Images that are supposed to awaken our empathy for others are usually useful to turn certain events, people or groups into commodities. Instead of empathy we feel empowered. We feel this because we are the ones in the position ‘to look at’ or simply because there are particular details in the images that prevent us from feeling identified with its content?

I would like to research in the power of pictures to generate both feeling of power and vulnerability and read photojournalism through it. What is this power about? Is it the simple act of accessing visual information on others? How can this ‘other’ be portrayed in order to appear vulnerable to our perception?

My concern around this issue has to do with political manipulation. The process of getting depoliticized might be related with the extreme access to information. And it is not that we get confused or unable to process all what we see. I guess it might have to do with this kick of power that it all gives to us. We can have access to virtually everything nowadays and we can easily look into the depth of the ‘other’. Is there any stronger feeling of power than this? Isn’t this ideology of individual power the simplest way of keeping people under control? We can’t possibly believe that we are being controlled when we can control so much our selves.


The “The Ideology of Self-Empowerment” took the form of an Installation at V2, part of the exhibition on “Politics of Craft”. I had the chance to reframe some of the issues I was concerned about. The vague restlessness I felt around humanist pictures and their lack of capacity to generate empathy, took here a very specific shape. It appears to be easier to steer people in certain directions by making them feel powerful in some way. This kind of self-empowerment can be subtle in the case of reportages on poverty or war or very direct, when it is about pointing out economical alternatives in this time of crisis.

(Below: essay provided at the exhibition)

Rooted in personal skill and creative capacity, craft is deeply related to the notion of manual pleasure and authenticity. It is therefore ideologically associated with the fight for individual identity and freedom. Paradoxically though, the nature of craftsmanship is historically and in its essence collective. Craftsmanship gathers different forms of expertise at the service of a group, based on need, functionality and Excellency of standards. Which meaning does any mention of crafts have nowadays without this socioeconomic purpose? What is the meaning of crafts in a global market and individualist logic?

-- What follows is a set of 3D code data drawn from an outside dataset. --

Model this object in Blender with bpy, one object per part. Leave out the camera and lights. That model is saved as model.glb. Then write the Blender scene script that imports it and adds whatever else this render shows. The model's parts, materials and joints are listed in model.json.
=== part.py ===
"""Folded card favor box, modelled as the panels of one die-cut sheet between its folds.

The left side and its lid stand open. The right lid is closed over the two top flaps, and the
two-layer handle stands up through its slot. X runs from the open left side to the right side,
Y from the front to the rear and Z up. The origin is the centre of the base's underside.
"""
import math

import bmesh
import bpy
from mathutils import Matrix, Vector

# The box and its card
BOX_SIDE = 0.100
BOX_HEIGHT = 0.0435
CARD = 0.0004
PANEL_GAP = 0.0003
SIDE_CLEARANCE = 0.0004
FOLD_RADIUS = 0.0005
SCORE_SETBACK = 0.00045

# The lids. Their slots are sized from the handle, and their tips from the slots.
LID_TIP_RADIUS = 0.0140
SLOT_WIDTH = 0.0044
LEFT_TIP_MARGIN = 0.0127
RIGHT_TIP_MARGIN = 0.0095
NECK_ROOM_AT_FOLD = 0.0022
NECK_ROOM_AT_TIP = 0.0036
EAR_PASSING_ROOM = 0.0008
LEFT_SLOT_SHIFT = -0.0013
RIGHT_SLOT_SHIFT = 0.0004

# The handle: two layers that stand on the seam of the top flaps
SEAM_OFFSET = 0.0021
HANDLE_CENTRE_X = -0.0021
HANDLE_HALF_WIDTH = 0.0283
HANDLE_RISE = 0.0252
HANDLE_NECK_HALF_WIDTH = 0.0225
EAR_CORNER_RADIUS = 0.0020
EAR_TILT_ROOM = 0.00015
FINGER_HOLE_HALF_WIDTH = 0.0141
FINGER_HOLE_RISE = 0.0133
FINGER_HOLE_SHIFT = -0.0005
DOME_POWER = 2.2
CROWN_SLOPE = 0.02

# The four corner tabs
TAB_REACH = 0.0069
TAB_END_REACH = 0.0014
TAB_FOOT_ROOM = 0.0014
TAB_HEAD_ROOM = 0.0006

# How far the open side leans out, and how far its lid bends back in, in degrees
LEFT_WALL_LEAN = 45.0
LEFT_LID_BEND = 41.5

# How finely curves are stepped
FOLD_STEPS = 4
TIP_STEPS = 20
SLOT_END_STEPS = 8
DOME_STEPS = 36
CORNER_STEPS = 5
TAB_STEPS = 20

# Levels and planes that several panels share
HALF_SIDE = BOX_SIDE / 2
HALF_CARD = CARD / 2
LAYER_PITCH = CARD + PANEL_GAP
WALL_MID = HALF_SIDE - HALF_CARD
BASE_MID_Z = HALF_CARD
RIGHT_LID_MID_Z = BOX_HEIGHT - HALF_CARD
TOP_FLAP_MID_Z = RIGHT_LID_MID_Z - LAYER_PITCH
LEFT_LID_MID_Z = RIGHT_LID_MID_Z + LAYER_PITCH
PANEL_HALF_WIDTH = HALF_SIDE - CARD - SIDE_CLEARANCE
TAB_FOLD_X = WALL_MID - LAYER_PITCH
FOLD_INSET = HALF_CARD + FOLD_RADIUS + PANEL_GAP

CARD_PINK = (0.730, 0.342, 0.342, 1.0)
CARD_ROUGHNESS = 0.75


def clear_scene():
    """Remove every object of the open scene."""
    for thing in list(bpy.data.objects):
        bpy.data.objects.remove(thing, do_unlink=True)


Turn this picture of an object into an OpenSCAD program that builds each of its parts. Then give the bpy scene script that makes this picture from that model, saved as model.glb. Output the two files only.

This piece approaches do-it-yourself ideology as a governmental tool to control public unrest. The relation between this ideology and cycles of political and financial crisis has been evident throughout history (Arts & Crafts, Situationist International, Fluxus, punk movement), but today we find it embedded in mainstream culture. The idea of individual choice, ultimate freedom and self-sufficiency now serves a shift of responsibilities, away from public government to people’s own hands.

Social services are being dramatically cut down in most Western countries. A whole media apparatus introduces the ideological framework for it. We feel greatly empowered despite the increasing loss of security regarding work conditions, education, healthcare and cultural resources. It might be this sense of individual power that is greatly undermining our political criticism. What we used to consider tools of insurrection, freedom and self-expression in several radical movements since William Morris is turning into meaningless commodities.

Reality shows and documentaries on the decay of the welfare state like 'Tokkies' in the Netherlands and 'Benefits Street' in UK negatively depict the user of a social system, preparing the ground needed for political disruption and slashing of social rights. Stereotyping and blame are used to destroy empathy among individuals, rendering people apolitical and therefore vulnerable. When William Morris, in News from Nowhere, chapter XVII, explains how the Industrial Age was overcome in a new Utopia, this partly reads like a description of a welfare state:

"Therefore, though they knew that the only reasonable aim for those who would better the world was a condition of equality, in their impatience and despair they managed to convince themselves that if they could by hook or by crook get the machinery of production and the management of property so altered that the ‘lower classes’ (so the horrible word ran) might have their slavery somewhat ameliorated, they would be ready to fit into this machinery, and would use it for bettering their condition still more and still more, until at last the result would be a practical equality (they were very fond of using the word ‘practical’), because ‘the rich’ would be forced to pay so much for keeping ‘the poor’ in a tolerable condition that the condition of riches would become no longer valuable and would gradually die out. Do you follow me?” (...) “Well, since you follow me, you will see that as a theory this was not altogether unreasonable, but ‘practically,’ it turned out a failure.” One of the videos is about urban crops in Lisbon. Urban farming is widely discussed in Portugal and it is perceived as a very positive tendency. However, most of the farmers cultivate ground they do not own and property legislation is very unlikely to change in favor of them. They will be soon expelled from the land, and nobody will hear about them anymore on TV. Yet the propaganda message went through: There are alternative ways of living in the midst of political and financial corruption.

Most businesses based on self-made products seem to have this ideological purpose. Hardly anyone manages to get something financially meaningful out of it. Taxes and market regulations increase by the day. It is a paradox, but our self-empowerment appears to grow reciprocally to our loss of capacity to strive independently.

Traces of a pure-democratic dream can be found everywhere around us though, in community construction of playgrounds, group action for green areas, neighborhood discussions on urban transformation, opinion platforms. The bottom-up principle, community interests and integrity of action are here to substitute the decaying welfare state. People are stimulated to embrace entrepreneurship, flexibility of work, schedule and income, to look after each other and prepare their own future. Everyone is supposed to try to do what they are best at whilst adapting to market needs and finding their own personal way within it - exactly what William Morris had dreamed of. Whenever people don’t really want this, they are told that it is what they do want anyway. Eventually they will believe it.

“(…) the classical welfare state is slowly but surely evolving into a participation society. Everyone who is able will be asked to take responsibility for their own lives and immediate surroundings. When people shape their own futures, they add value not only to their own lives but to society as a whole.”